--- begin ---

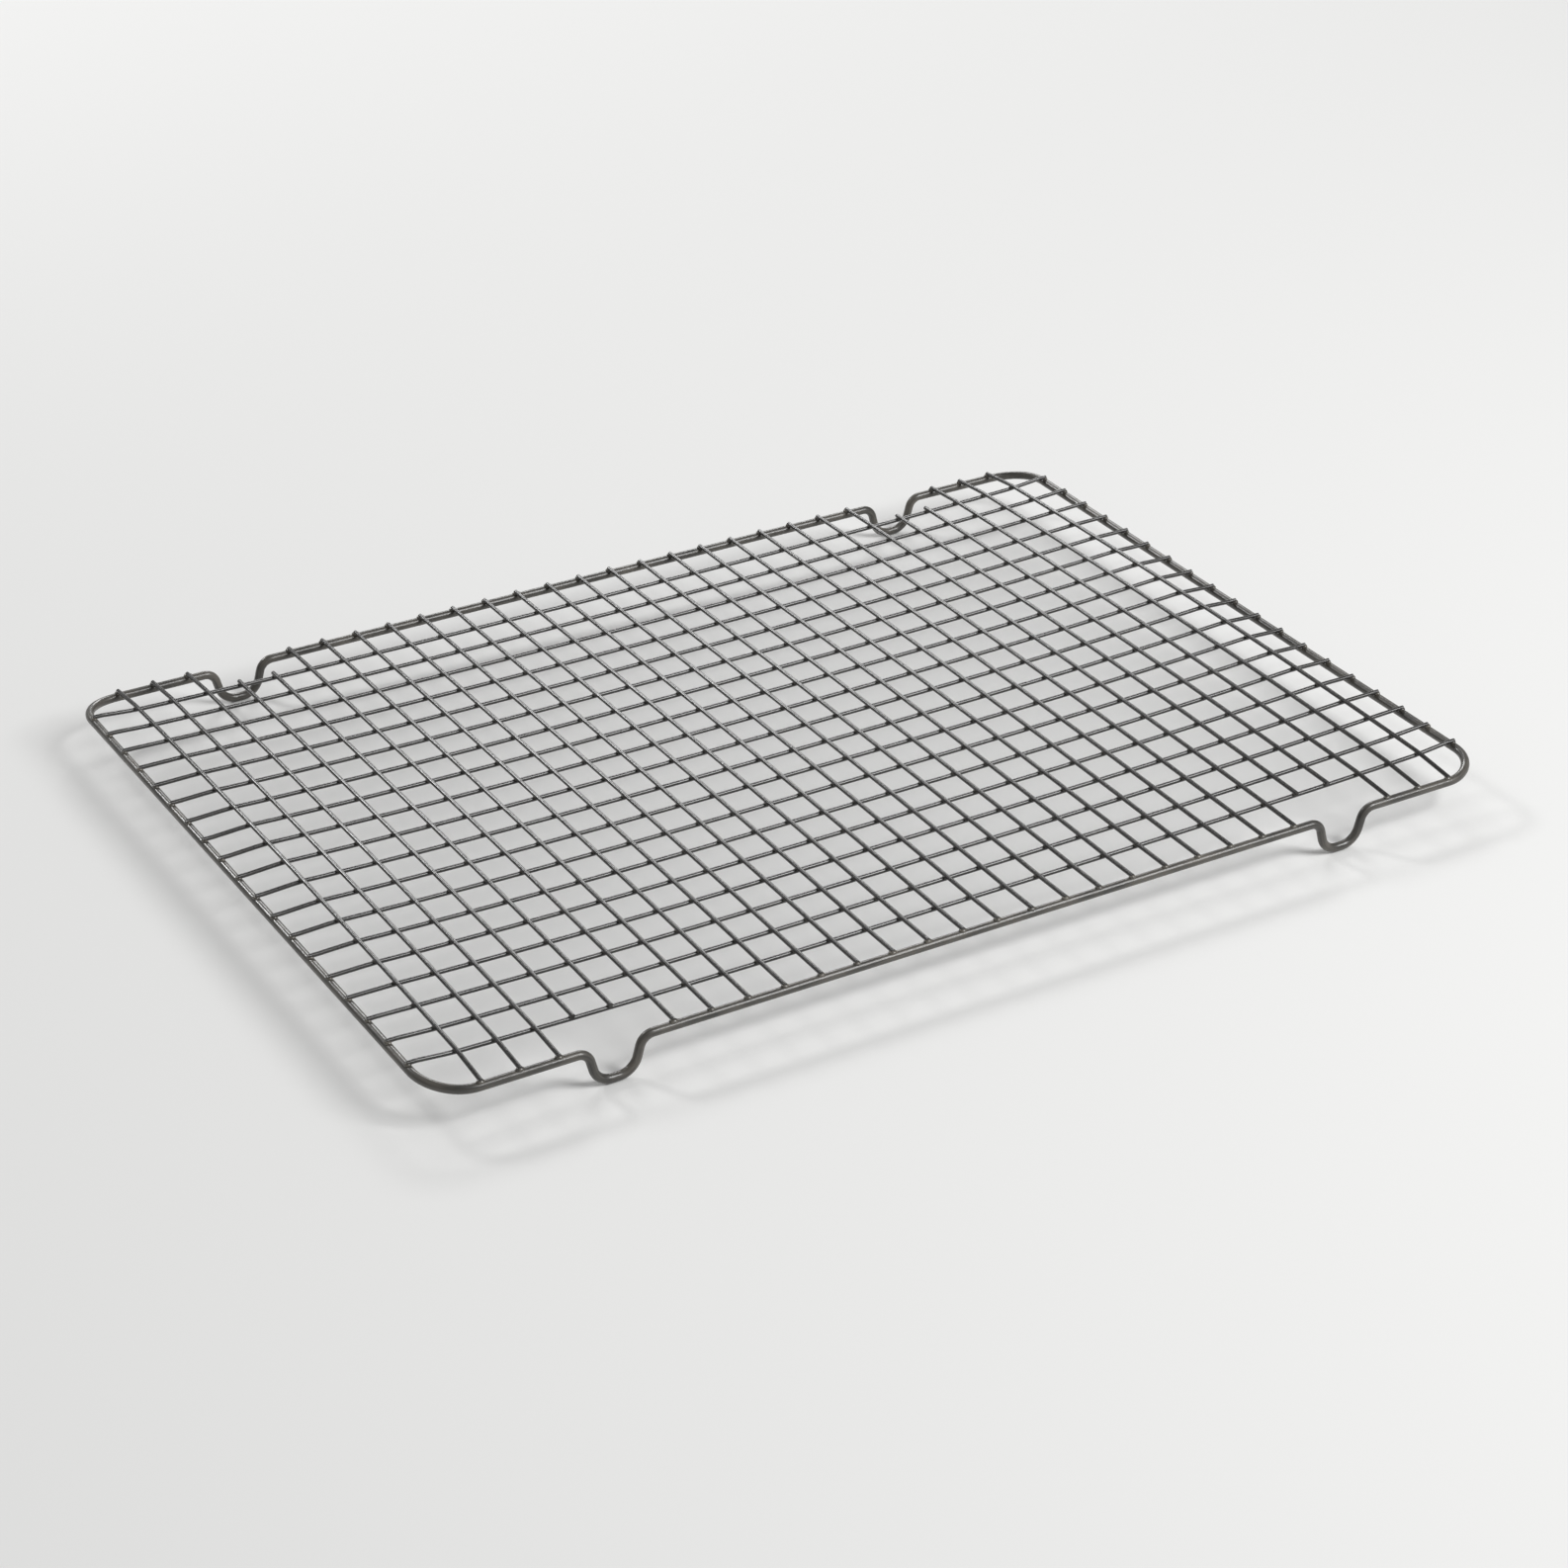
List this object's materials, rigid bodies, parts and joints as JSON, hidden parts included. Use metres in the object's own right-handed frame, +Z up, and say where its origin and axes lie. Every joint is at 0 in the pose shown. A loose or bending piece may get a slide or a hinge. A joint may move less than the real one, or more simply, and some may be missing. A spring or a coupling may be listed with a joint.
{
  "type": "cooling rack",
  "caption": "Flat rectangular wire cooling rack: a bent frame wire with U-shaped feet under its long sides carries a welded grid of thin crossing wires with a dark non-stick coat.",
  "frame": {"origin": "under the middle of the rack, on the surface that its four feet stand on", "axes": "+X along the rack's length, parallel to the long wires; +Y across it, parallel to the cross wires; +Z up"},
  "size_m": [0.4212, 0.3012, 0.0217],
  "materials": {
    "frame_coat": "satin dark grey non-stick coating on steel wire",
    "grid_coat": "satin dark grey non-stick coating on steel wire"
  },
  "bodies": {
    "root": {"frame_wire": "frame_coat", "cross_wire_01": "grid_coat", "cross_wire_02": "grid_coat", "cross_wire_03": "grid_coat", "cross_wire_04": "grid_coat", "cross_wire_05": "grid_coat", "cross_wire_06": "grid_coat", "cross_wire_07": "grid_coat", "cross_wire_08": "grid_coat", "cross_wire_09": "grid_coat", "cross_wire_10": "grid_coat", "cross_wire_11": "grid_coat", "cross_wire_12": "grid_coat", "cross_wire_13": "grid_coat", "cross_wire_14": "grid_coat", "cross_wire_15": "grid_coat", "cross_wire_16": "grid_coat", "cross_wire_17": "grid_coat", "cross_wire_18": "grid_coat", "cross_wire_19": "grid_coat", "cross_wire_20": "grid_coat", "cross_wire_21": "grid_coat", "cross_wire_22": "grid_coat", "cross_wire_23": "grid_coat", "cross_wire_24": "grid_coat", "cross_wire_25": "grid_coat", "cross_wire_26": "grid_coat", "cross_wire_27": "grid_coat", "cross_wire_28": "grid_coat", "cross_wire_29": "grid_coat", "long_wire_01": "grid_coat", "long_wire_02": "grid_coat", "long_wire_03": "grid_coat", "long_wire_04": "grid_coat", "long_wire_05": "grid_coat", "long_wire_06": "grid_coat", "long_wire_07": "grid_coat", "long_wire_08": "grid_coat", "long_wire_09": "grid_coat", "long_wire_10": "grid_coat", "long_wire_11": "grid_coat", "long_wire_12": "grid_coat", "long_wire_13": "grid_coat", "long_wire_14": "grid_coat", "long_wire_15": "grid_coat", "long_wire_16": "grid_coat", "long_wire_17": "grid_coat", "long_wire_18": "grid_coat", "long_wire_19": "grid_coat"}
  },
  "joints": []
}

--- end ---
--- begin ---

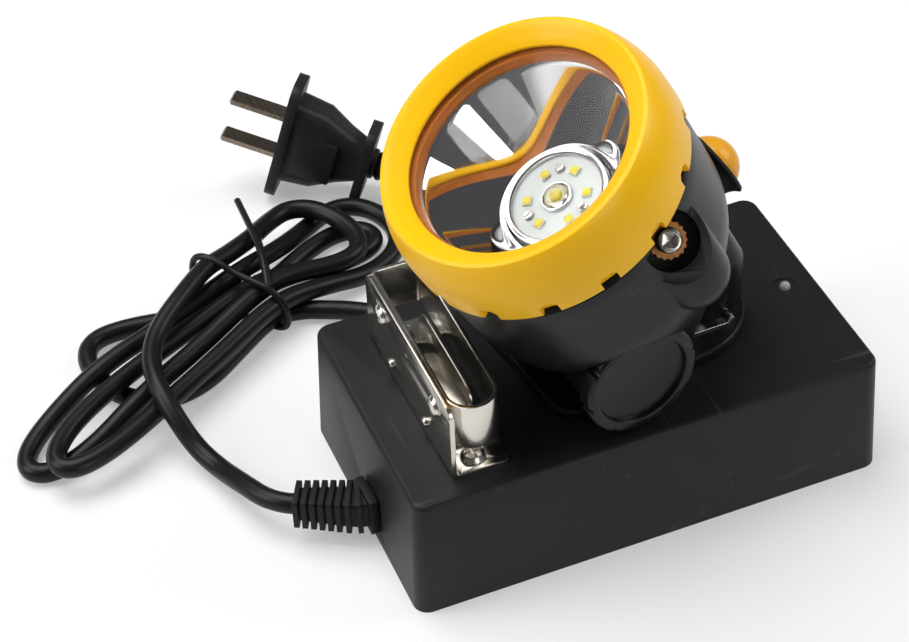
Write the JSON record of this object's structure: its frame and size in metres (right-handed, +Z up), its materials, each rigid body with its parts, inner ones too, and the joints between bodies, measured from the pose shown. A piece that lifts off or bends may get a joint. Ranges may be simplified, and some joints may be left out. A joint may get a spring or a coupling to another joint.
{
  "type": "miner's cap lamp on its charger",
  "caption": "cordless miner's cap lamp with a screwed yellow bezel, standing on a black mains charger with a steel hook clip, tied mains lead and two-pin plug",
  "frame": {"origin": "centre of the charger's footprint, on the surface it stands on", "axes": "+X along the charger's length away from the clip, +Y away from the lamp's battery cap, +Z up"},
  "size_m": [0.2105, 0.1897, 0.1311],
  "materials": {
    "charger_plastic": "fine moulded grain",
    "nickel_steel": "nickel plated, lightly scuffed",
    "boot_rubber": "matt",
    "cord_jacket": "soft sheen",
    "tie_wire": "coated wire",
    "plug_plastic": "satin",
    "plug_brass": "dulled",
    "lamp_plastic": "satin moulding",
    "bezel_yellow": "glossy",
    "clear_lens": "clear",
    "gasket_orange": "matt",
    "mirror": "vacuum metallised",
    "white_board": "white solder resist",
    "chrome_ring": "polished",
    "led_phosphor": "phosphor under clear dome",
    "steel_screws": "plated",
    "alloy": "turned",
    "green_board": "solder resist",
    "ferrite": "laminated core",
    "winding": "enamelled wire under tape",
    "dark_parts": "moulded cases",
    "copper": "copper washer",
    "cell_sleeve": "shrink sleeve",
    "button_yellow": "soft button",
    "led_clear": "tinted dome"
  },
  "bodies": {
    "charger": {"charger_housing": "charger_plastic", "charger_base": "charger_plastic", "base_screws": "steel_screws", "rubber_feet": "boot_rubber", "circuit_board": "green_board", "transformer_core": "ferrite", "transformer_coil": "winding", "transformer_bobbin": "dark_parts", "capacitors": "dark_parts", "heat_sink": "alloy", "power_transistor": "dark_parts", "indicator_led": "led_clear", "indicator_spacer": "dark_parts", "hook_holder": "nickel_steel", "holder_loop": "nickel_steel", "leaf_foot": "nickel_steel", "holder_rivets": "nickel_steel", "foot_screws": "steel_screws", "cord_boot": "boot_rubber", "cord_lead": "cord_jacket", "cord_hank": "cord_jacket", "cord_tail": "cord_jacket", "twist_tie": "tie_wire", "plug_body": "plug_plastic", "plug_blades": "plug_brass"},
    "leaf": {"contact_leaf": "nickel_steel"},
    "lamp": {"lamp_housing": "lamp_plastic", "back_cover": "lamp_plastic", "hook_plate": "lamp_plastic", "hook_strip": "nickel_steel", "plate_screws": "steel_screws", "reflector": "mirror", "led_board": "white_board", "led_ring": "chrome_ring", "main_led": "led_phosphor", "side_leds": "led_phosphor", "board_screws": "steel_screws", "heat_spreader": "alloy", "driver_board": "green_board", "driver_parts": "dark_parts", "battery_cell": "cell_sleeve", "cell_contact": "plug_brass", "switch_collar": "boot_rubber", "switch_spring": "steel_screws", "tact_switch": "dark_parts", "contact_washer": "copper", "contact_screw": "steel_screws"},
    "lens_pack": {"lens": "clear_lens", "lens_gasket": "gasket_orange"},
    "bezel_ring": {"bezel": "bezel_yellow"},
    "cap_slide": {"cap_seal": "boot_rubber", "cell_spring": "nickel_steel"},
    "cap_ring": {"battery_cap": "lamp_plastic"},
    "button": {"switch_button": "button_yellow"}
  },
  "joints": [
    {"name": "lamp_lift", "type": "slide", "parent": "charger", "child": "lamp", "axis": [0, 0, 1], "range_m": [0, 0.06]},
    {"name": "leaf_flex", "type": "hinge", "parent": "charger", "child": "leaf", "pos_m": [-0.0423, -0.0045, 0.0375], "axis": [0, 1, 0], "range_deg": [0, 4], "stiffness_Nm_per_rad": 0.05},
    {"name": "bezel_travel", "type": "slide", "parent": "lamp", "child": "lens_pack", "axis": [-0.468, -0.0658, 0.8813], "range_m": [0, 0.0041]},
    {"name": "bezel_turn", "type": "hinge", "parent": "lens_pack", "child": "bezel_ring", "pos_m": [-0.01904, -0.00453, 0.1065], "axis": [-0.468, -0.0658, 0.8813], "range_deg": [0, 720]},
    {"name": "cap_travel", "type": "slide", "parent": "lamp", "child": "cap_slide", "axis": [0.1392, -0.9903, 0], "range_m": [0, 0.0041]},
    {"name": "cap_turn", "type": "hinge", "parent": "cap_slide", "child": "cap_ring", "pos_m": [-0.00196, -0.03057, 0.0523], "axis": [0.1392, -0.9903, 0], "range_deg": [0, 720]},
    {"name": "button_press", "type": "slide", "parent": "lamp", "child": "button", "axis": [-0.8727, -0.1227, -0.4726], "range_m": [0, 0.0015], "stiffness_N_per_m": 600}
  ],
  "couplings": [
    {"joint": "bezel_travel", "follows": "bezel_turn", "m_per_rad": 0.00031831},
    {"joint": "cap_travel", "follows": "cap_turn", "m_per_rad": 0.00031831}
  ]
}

--- end ---

Problem requirements: Of the lines in this listing, report how many contain the string "handed", and give the number only.

Result of the task: 2